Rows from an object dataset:
○ ○ ○ ○ ○

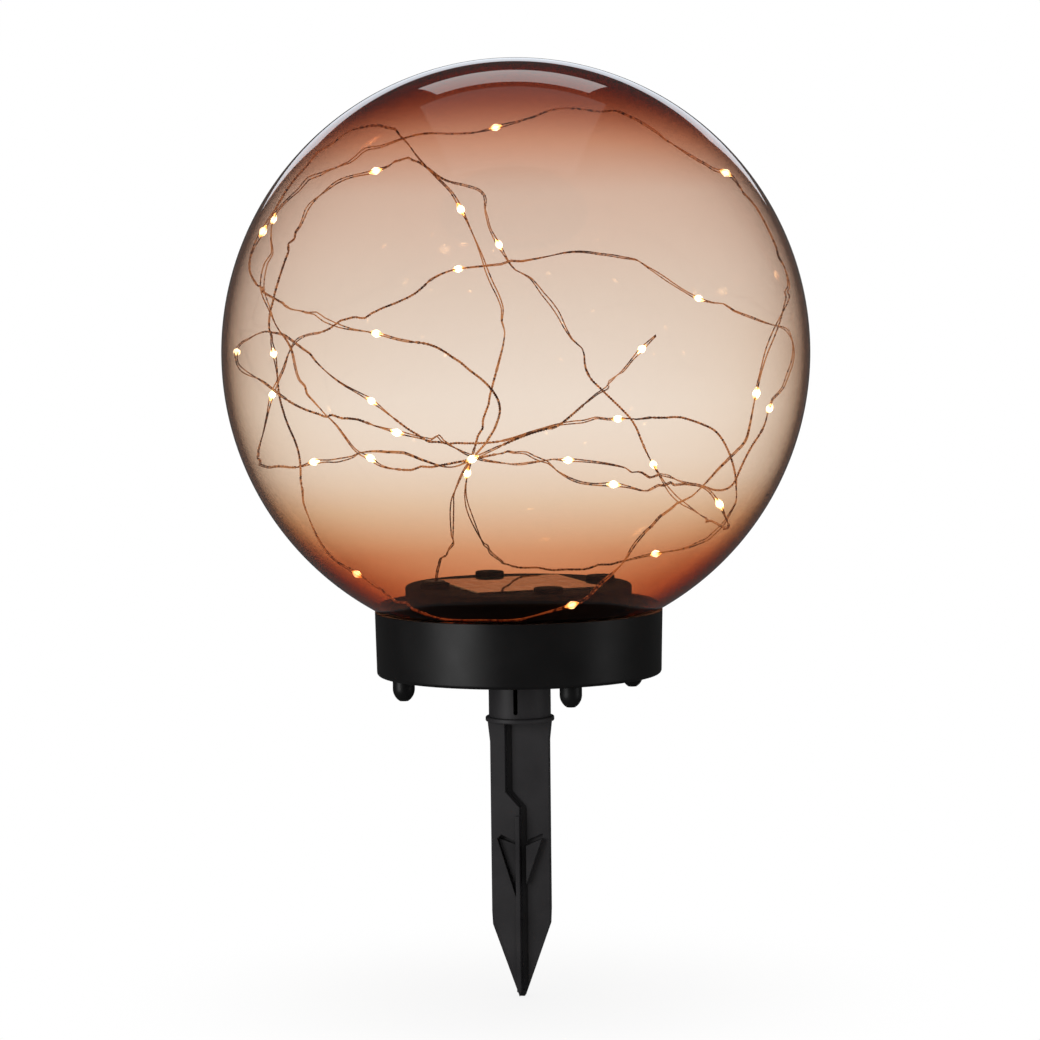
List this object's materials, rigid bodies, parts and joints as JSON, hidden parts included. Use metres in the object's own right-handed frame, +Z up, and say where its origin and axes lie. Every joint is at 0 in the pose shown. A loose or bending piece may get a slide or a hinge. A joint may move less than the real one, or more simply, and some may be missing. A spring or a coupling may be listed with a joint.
{
  "type": "solar bollard light",
  "caption": "Amber-tinted ball with a solar panel and a string of small lights inside, on a round footed base that pulls off a split collar on a pointed ground stake.",
  "frame": {"origin": "on the stake's axis, at the underside of the stake's flange, where the soil comes to", "axes": "+Z up along the stake's axis, front facing -Y, +X to the right in the front view"},
  "size_m": [0.2, 0.2, 0.3213],
  "materials": {
    "black_stake": "satin",
    "black_base": "satin",
    "amber_globe": "clear, amber tinted",
    "black_rubber": "matte",
    "white_pad": "matte",
    "board": "satin",
    "solar_cells": "gloss",
    "clear_cover": "gloss",
    "steel": "satin",
    "black_parts": "satin",
    "battery_wrap": "gloss",
    "contact_metal": "bright",
    "switch_knob": "satin",
    "lead_jacket": "satin",
    "copper_wire": "lacquered",
    "clear_bead": "gloss",
    "led_chip": "matte"
  },
  "bodies": {
    "stake": {"ground_stake": "black_stake"},
    "head": {"base_housing": "black_base", "globe": "amber_globe", "globe_gasket": "black_rubber", "solar_deck": "black_base", "panel_adhesive": "white_pad", "panel_backing": "board", "solar_cells": "solar_cells", "panel_cover": "clear_cover", "deck_screws": "steel", "screw_plugs": "black_base", "wire_grommet": "black_rubber", "circuit_board": "board", "board_screws": "steel", "driver_chip": "black_parts", "inductor": "black_parts", "capacitor": "black_parts", "battery_cell": "battery_wrap", "battery_contact": "contact_metal", "battery_spring": "contact_metal", "battery_door": "black_base", "door_seal": "black_rubber", "door_screw": "steel", "switch_body": "black_parts", "panel_leads": "lead_jacket", "battery_leads": "lead_jacket", "switch_leads": "lead_jacket", "string_lead": "lead_jacket", "string_wire": "copper_wire", "led_beads": "clear_bead", "led_chips": "led_chip"},
    "switch": {"switch_slider": "switch_knob"}
  },
  "joints": [
    {"name": "head_lift", "type": "slide", "parent": "stake", "child": "head", "axis": [0, 0, 1], "range_m": [0, 0.02]},
    {"name": "switch_slide", "type": "slide", "parent": "head", "child": "switch", "axis": [-0.3355, 0.9421, 0], "range_m": [0, 0.002]}
  ]
}
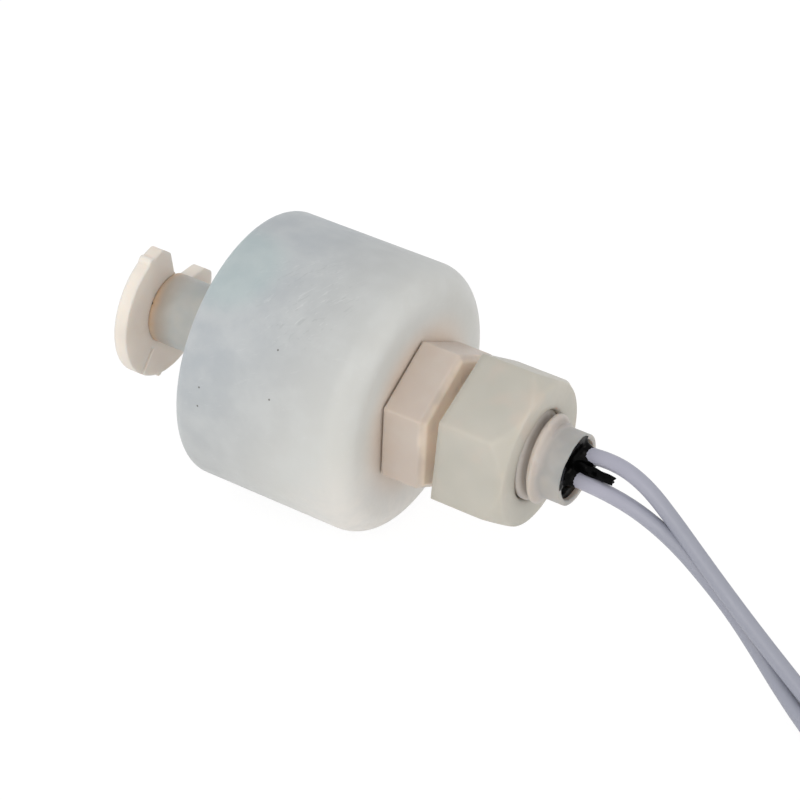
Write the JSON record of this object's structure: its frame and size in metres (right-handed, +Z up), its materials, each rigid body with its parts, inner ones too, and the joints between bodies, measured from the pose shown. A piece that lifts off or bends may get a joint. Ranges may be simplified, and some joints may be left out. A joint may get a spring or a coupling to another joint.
{
  "type": "float level switch",
  "caption": "Small float level switch: a hollow magnet float slides on a moulded stem between a hex flange and a snap clip, with a threaded stud, a hex nut and wire leads.",
  "frame": {"origin": "on the surface that the switch lies on, under the middle of the switch without its leads", "axes": "+X along the stem from the retaining clip to the cable end, +Z up"},
  "size_m": [0.0945, 0.0283, 0.0246],
  "materials": {
    "stem_plastic": "moulded, satin, cream",
    "clip_plastic": "moulded, satin, cream",
    "nut_plastic": "moulded, satin, cream",
    "float_plastic": "moulded, translucent, satin, finely scuffed",
    "magnet": "pressed ferrite, dull",
    "reed_glass": "clear, fire polished",
    "reed_metal": "nickel iron, plated",
    "tinned_copper": "tinned",
    "sleeve": "smooth",
    "solder": "satin",
    "resin": "cured resin, glossy",
    "lead_insulation": "extruded, satin",
    "tie": "smooth"
  },
  "bodies": {
    "switch_body": {"stem_body": "stem_plastic", "retaining_clip": "clip_plastic", "reed_glass": "reed_glass", "reed_blade_near": "reed_metal", "reed_blade_far": "reed_metal", "return_wire": "tinned_copper", "return_sleeve": "sleeve", "solder_near": "solder", "solder_return": "solder", "solder_far": "solder", "potting": "resin", "lead_a_core": "tinned_copper", "lead_b_core": "tinned_copper", "lead_a": "lead_insulation", "lead_b": "lead_insulation", "lead_coil": "lead_insulation", "coil_tie": "tie", "lead_a_tip": "tinned_copper", "lead_b_tip": "tinned_copper"},
    "float": {"float_shell": "float_plastic", "float_end_cap": "float_plastic", "float_magnet": "magnet"},
    "nut": {"hex_nut": "nut_plastic"}
  },
  "joints": [
    {"name": "float_slide", "type": "slide", "parent": "switch_body", "child": "float", "axis": [-1, 0, 0], "range_m": [0, 0.0092]},
    {"name": "nut_travel", "type": "slide", "parent": "switch_body", "child": "nut", "axis": [1, 0, 0], "range_m": [-0.00135, 0.006]}
  ]
}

○ ○ ○ ○ ○

▶ [Objective] Please give back all of the records exactly as written.

▶ [Exercise solution]
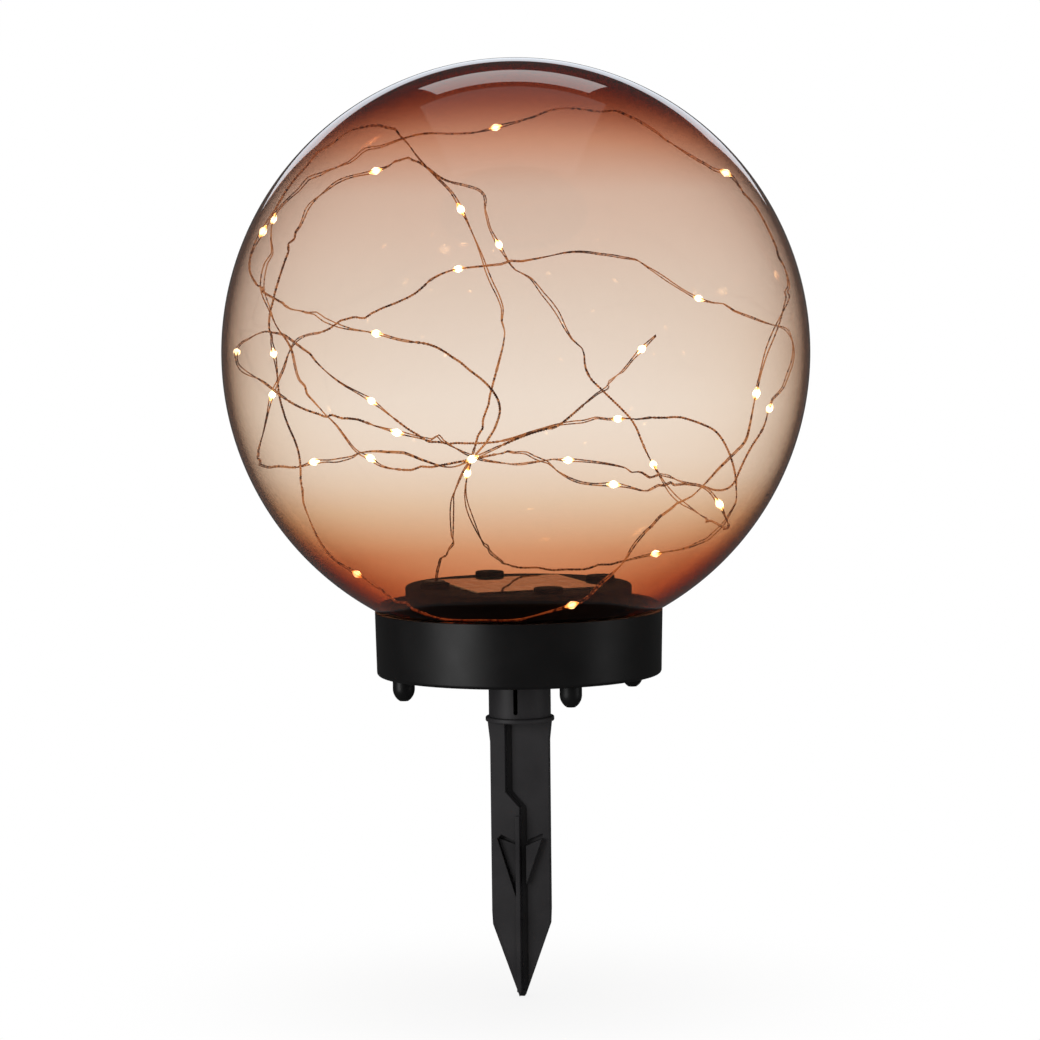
List this object's materials, rigid bodies, parts and joints as JSON, hidden parts included. Use metres in the object's own right-handed frame, +Z up, and say where its origin and axes lie. Every joint is at 0 in the pose shown. A loose or bending piece may get a slide or a hinge. A joint may move less than the real one, or more simply, and some may be missing. A spring or a coupling may be listed with a joint.
{
  "type": "solar bollard light",
  "caption": "Amber-tinted ball with a solar panel and a string of small lights inside, on a round footed base that pulls off a split collar on a pointed ground stake.",
  "frame": {"origin": "on the stake's axis, at the underside of the stake's flange, where the soil comes to", "axes": "+Z up along the stake's axis, front facing -Y, +X to the right in the front view"},
  "size_m": [0.2, 0.2, 0.3213],
  "materials": {
    "black_stake": "satin",
    "black_base": "satin",
    "amber_globe": "clear, amber tinted",
    "black_rubber": "matte",
    "white_pad": "matte",
    "board": "satin",
    "solar_cells": "gloss",
    "clear_cover": "gloss",
    "steel": "satin",
    "black_parts": "satin",
    "battery_wrap": "gloss",
    "contact_metal": "bright",
    "switch_knob": "satin",
    "lead_jacket": "satin",
    "copper_wire": "lacquered",
    "clear_bead": "gloss",
    "led_chip": "matte"
  },
  "bodies": {
    "stake": {"ground_stake": "black_stake"},
    "head": {"base_housing": "black_base", "globe": "amber_globe", "globe_gasket": "black_rubber", "solar_deck": "black_base", "panel_adhesive": "white_pad", "panel_backing": "board", "solar_cells": "solar_cells", "panel_cover": "clear_cover", "deck_screws": "steel", "screw_plugs": "black_base", "wire_grommet": "black_rubber", "circuit_board": "board", "board_screws": "steel", "driver_chip": "black_parts", "inductor": "black_parts", "capacitor": "black_parts", "battery_cell": "battery_wrap", "battery_contact": "contact_metal", "battery_spring": "contact_metal", "battery_door": "black_base", "door_seal": "black_rubber", "door_screw": "steel", "switch_body": "black_parts", "panel_leads": "lead_jacket", "battery_leads": "lead_jacket", "switch_leads": "lead_jacket", "string_lead": "lead_jacket", "string_wire": "copper_wire", "led_beads": "clear_bead", "led_chips": "led_chip"},
    "switch": {"switch_slider": "switch_knob"}
  },
  "joints": [
    {"name": "head_lift", "type": "slide", "parent": "stake", "child": "head", "axis": [0, 0, 1], "range_m": [0, 0.02]},
    {"name": "switch_slide", "type": "slide", "parent": "head", "child": "switch", "axis": [-0.3355, 0.9421, 0], "range_m": [0, 0.002]}
  ]
}
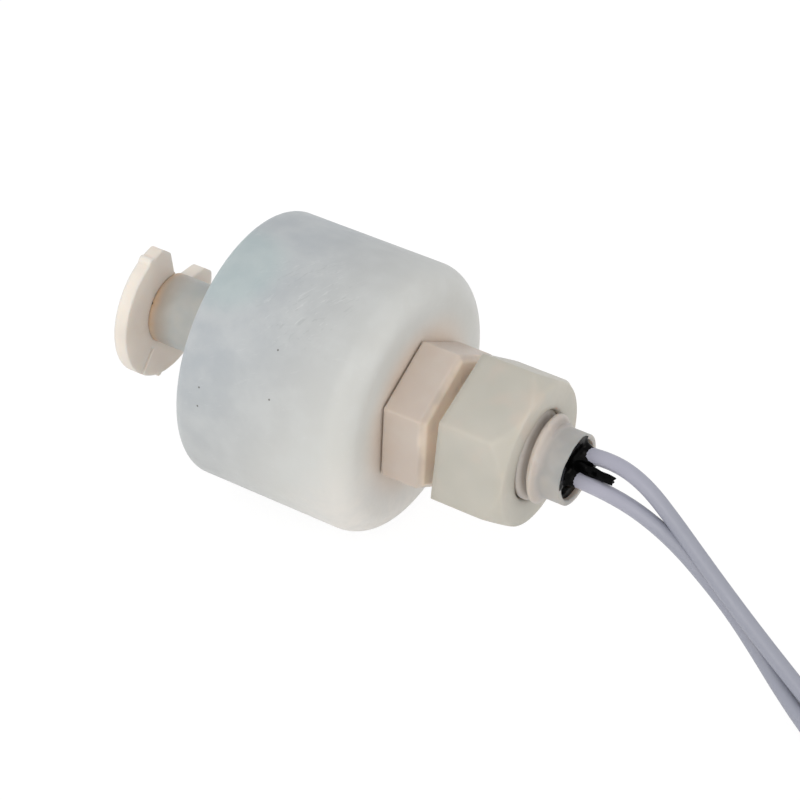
Write the JSON record of this object's structure: its frame and size in metres (right-handed, +Z up), its materials, each rigid body with its parts, inner ones too, and the joints between bodies, measured from the pose shown. A piece that lifts off or bends may get a joint. Ranges may be simplified, and some joints may be left out. A joint may get a spring or a coupling to another joint.
{
  "type": "float level switch",
  "caption": "Small float level switch: a hollow magnet float slides on a moulded stem between a hex flange and a snap clip, with a threaded stud, a hex nut and wire leads.",
  "frame": {"origin": "on the surface that the switch lies on, under the middle of the switch without its leads", "axes": "+X along the stem from the retaining clip to the cable end, +Z up"},
  "size_m": [0.0945, 0.0283, 0.0246],
  "materials": {
    "stem_plastic": "moulded, satin, cream",
    "clip_plastic": "moulded, satin, cream",
    "nut_plastic": "moulded, satin, cream",
    "float_plastic": "moulded, translucent, satin, finely scuffed",
    "magnet": "pressed ferrite, dull",
    "reed_glass": "clear, fire polished",
    "reed_metal": "nickel iron, plated",
    "tinned_copper": "tinned",
    "sleeve": "smooth",
    "solder": "satin",
    "resin": "cured resin, glossy",
    "lead_insulation": "extruded, satin",
    "tie": "smooth"
  },
  "bodies": {
    "switch_body": {"stem_body": "stem_plastic", "retaining_clip": "clip_plastic", "reed_glass": "reed_glass", "reed_blade_near": "reed_metal", "reed_blade_far": "reed_metal", "return_wire": "tinned_copper", "return_sleeve": "sleeve", "solder_near": "solder", "solder_return": "solder", "solder_far": "solder", "potting": "resin", "lead_a_core": "tinned_copper", "lead_b_core": "tinned_copper", "lead_a": "lead_insulation", "lead_b": "lead_insulation", "lead_coil": "lead_insulation", "coil_tie": "tie", "lead_a_tip": "tinned_copper", "lead_b_tip": "tinned_copper"},
    "float": {"float_shell": "float_plastic", "float_end_cap": "float_plastic", "float_magnet": "magnet"},
    "nut": {"hex_nut": "nut_plastic"}
  },
  "joints": [
    {"name": "float_slide", "type": "slide", "parent": "switch_body", "child": "float", "axis": [-1, 0, 0], "range_m": [0, 0.0092]},
    {"name": "nut_travel", "type": "slide", "parent": "switch_body", "child": "nut", "axis": [1, 0, 0], "range_m": [-0.00135, 0.006]}
  ]
}